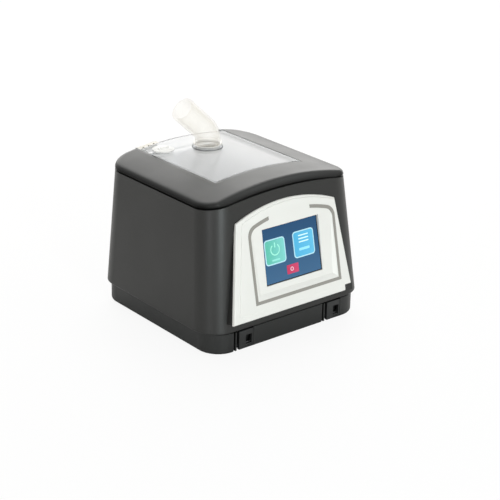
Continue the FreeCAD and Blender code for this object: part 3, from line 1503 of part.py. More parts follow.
def board_with(name, front, depth, blocks):
    """A board on its standoffs with its larger components."""
    top = "board_bottom + board_thick"
    shapes = [box(f"{name}_board", ("board_left", front, "board_bottom"),
                  ("board_left + board_width", f"{front} + {depth}", top))]
    for index, (x, y, length, width, height) in enumerate(blocks):
        low = (f"board_left + {x}", f"{front} + {y}", f"{top} - 0.1")
        high = (f"board_left + {x + length}", f"{front} + {y + width}", f"{top} + {height}")
        shapes.append(box(f"{name}_block_{index}", low, high))
    return shapes


def make_boards():
    """The mains supply and the control board on the floor of the tray."""
    supply = board_with("supply", "supply_front", "supply_depth",
                        [(8, 22, 26, 24, 20), (6, 52, 14, 18, 16), (38, 10, 4, 40, 22),
                         (26, 54, 18, 14, 9)])
    for index, x in enumerate(("10", "24")):
        supply.append(upright(f"capacitor_{index}", f"board_left + {x}", "supply_front + 11",
                              "6", "board_bottom + board_thick - 0.1",
                              "board_bottom + board_thick + 18"))
    hold("power_supply", join("supply_whole", supply))
    control = board_with("control", "control_front", "control_depth",
                         [(8, 12, 14, 14, 1.6), (30, 8, 16, 6, 6), (30, 26, 16, 6, 6),
                          (6, 30, 18, 5, 7)])
    control.append(upright("sounder", "board_left + 42", "control_front + 20", "4.5",
                           "board_bottom + board_thick - 0.1", "board_bottom + board_thick + 6"))
    hold("main_board", join("control_whole", control))


# ---------------------------------------------------------------- back fittings

def rear_box(name, x, z, width, height, near, far):
    """A box on the back, centred on a place, from one depth to another."""
    return box(name, (f"{x} - ({width}) / 2", near, f"{z} - ({height}) / 2"),
               (f"{x} + ({width}) / 2", far, f"{z} + ({height}) / 2"))


def make_filter():
    """The slotted cover that pulls off, and the foam behind it."""
    outside = "back_seat + flange_thick"
    plate = rear_box("grille_plate", "filter_x", "filter_z", "filter_width + 2 * filter_lip",
                     "filter_height + 2 * filter_lip", "back_seat", outside)
    skirt = rear_box("grille_skirt", "filter_x", "filter_z", "filter_width", "filter_height",
                     "back_seat - 4", "back_seat + 0.1")
    hollow = rear_box("grille_hollow", "filter_x", "filter_z", "filter_width - 2 * rib",
                      "filter_height - 2 * rib", "back_seat - 5", "back_seat")
    slots = []
    pitch = "(filter_width - 2 * rib) / louvre_count"
    for index in range(int(number("louvre_count"))):
        middle = f"filter_x - filter_width / 2 + rib + {pitch} * {index + 0.5}"
        slots.append(rear_box(f"louvre_{index}", middle, "filter_z", "louvre_width",
                              "filter_height - 2 * rib - 1", "back_seat - 1", f"{outside} + 1"))
    pull = rear_box("grille_notch", "filter_x", "filter_z + filter_height / 2 + filter_lip",
                    "10", "2.4", f"{outside} - 1", f"{outside} + 1")
    whole = join("grille_whole", [plate, skirt])
    hold("filter_cover", cut("grille_cut", whole, [hollow, pull] + slots))
    inner = "back_seat - filter_well_depth + bay_wall"
    hold("filter_foam", rear_box("foam", "filter_x", "filter_z", "filter_width - 0.4",
                                 "filter_height - 0.4", inner, f"{inner} + foam_thick"))


def make_power_socket():
    """The three-pin mains inlet."""
    outside = "back_seat + flange_thick"
    flange = rear_box("socket_flange", "socket_x", "socket_z", "socket_width + 2 * socket_lip",
                      "socket_height + 2 * socket_lip", "back_seat", outside)
    case = rear_box("socket_case", "socket_x", "socket_z", "socket_width", "socket_height",
                    "back_seat - socket_depth", "back_seat + 0.1")
    hollow = socket_hollow()
    pins = []
    for index, (x, z) in enumerate((("-7", "-2"), ("0", "2"), ("7", "-2"))):
        pins.append(rear_box(f"socket_pin_{index}", f"socket_x + {x}", f"socket_z + {z}", "2", "4",
                             "back_seat - socket_depth + 1.5",
                             "back_seat - socket_depth + 2 + pin_length"))
    shell = cut("socket_shell", join("socket_whole", [flange, case]), [hollow])
    hold("power_socket", join("socket_done", [shell] + pins))


def socket_hollow():
    """The mouth of the inlet, with two bevelled upper corners."""
    body = doc.addObject("PartDesign::Body", "mouth")
    place(body, "socket_x", "back_seat + flange_thick + 1", "socket_z")
    sketch = new_sketch(body, "XZ_Plane")
    half = "socket_mouth_width / 2"
    tall = "socket_mouth_height / 2"
    bevel = "5"
    draw_outline(sketch, [(f"-{half}", f"-{tall}"), (half, f"-{tall}"), (half, f"{tall} - {bevel}"),
                          (f"{half} - {bevel}", tall), (f"-{half} + {bevel}", tall),
                          (f"-{half}", f"{tall} - {bevel}")])
    pad(body, sketch, "flange_thick + socket_depth - 1")
    return body


def make_rocker():
    """The mains switch: a frame that snaps into the back and a rocker that tips in it."""
    outside = "back_seat + flange_thick - 0.4"
    flange = rear_box("switch_flange", "rocker_x", "socket_z", "rocker_width + 2 * socket_lip",
                      "rocker_height + 2 * socket_lip", "back_seat", outside)
    case = rear_box("switch_case", "rocker_x", "socket_z", "rocker_width", "rocker_height",
                    "back_seat - rocker_depth", "back_seat + 0.1")
    room = rear_box("switch_room", "rocker_x", "socket_z", "rocker_width - 2 * rocker_skin",
                    "rocker_height - 2 * rocker_skin", "back_seat - 9", "back_seat + 5")
    pin_from = "rocker_x - rocker_width / 2 + 0.3"
    pivot = (pin_from, "back_seat - rocker_pivot_depth", "socket_z")
    bore = along_x("rocker_bore", pivot, "rocker_pin_radius + shaft_gap", "rocker_width - 0.6")
    hold("rocker_frame", cut("switch_cut", join("switch_whole", [flange, case]), [room, bore]))
    body = doc.addObject("PartDesign::Body", "rocker")
    place(body, "rocker_x", "back_seat - rocker_pivot_depth", "socket_z", axis=Vector(1, 0, 0),
          turn="rocker_tilt * 1 deg")
    sketch = new_sketch(body, "YZ_Plane")
    tall = "(rocker_height / 2 - rocker_skin - rocker_gap - 0.8)"
    draw_outline(sketch, [("-3.5", "-2.5"), ("-3.5", "2.5"), ("0", tall), ("3.6", tall),
                          ("2.6", "0"), ("3.6", f"-{tall}"), ("0", f"-{tall}")])
    pad(body, sketch, "rocker_width - 2 * rocker_skin - 2 * rocker_gap", both=True)
    pin = along_x("rocker_pin", (f"{pin_from} + 0.1",) + pivot[1:], "rocker_pin_radius",
                  "rocker_width - 0.8")
    hold("rocker_button", join("rocker_done", [body, pin]))


# ---------------------------------------------------------------- assembly

def write_parts():
    """Check every object of the document and write each sub-part to its own file."""
    doc.recompute()
    for thing in doc.Objects:
        if {"Invalid", "Error"} & set(thing.State):
            raise RuntimeError(f"{thing.Label} failed: {thing.State}")
    os.makedirs("parts", exist_ok=True)
    for label, piece in pieces.items():
        shape = piece.Shape
        if shape.isNull() or not shape.isValid() or not shape.Solids:
            raise RuntimeError(f"{label} has no valid shape")
        shape.exportStep(f"parts/{label}.step")
        print(label, len(shape.Solids), round(shape.Volume))


outer_form = make_upper_housing()
make_top_rim()
make_base_tray()
make_feet_and_screws()
make_latches()
make_front_panel(outer_form)
make_display()
make_bay_liner()
make_heater()
make_water_tub()
lid_outside = make_chamber_lid()
make_lid_fittings(lid_outside)
make_outlet_elbow()
make_blower()
make_air_duct()
make_boards()
make_filter()
make_power_socket()
make_rocker()
write_parts()
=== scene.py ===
import math

import bpy
from mathutils import Matrix, Vector


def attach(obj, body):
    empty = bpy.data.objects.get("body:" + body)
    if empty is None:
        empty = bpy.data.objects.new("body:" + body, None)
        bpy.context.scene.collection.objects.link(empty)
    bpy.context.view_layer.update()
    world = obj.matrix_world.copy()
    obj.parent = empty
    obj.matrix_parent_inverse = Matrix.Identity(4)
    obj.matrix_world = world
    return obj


# A bedside breathing machine: black moulded case, white panel with a lit touch screen, clear
# humidifier chamber with a swivelling elbow. Blender works in metres, and mm() makes them.

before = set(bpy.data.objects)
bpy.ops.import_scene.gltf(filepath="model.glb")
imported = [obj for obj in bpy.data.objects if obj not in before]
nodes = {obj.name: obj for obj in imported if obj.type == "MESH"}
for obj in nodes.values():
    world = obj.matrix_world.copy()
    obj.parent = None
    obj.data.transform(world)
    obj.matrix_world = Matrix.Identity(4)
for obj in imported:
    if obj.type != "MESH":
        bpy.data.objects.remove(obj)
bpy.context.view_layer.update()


def mm(length):
    """Millimetres to metres."""
    return length / 1000


# ---------------------------------------------------------------- sizes shared with the solids

# In millimetres. X and Y count from the middle of the machine, Z from the table.
SHELL_Y = 3.3808              # the middle of the shell along Y
PANEL_LEAN = math.atan(0.22)  # how far the panel leans back, in radians
PANEL_REACH = 90              # from the middle of the shell forward to the panel's foot
PANEL_FOOT = 28               # the height of the panel's foot
GLASS_DEPTH = 1.85            # how far the glass lies behind the panel's face
JOINT_TOP = 128.8             # the arched joint under the rim
JOINT_RADIUS = 375
COLLAR_RADIUS = 12.8          # the port's collar, and the lid's height beside it
PORT_Y = 34.7 + SHELL_Y
LID_TOP = 136.0
LID_BACK_Y = 78.2             # the arched back edge of the lid
LID_BACK_TOP = 133.75
LID_BACK_RADIUS = 286.5
LID_GAP_X = 45.6              # the straight gaps between the lid and the rim
LID_GAP_Y = 21 + SHELL_Y
LID_GAP_Z = 131.75
LID_GAP_LENGTH = 112
CLIP_Y = SHELL_Y - 78.3       # the face of the latch clips
CLIP_LIP_Z = 4.4              # the lower edge of their windows
CLIP_LEFT_X = -43.9
CLIP_RIGHT_X = 52.1


# ---------------------------------------------------------------- camera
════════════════
_EXERCISE INSTRUCTIONS_
Write down every line of the data above that includes the string "return".

_EXERCISE OUTPUT_
    return shapes
    return box(name, (f"{x} - ({width}) / 2", near, f"{z} - ({height}) / 2"),
    return body
    return obj
    return length / 1000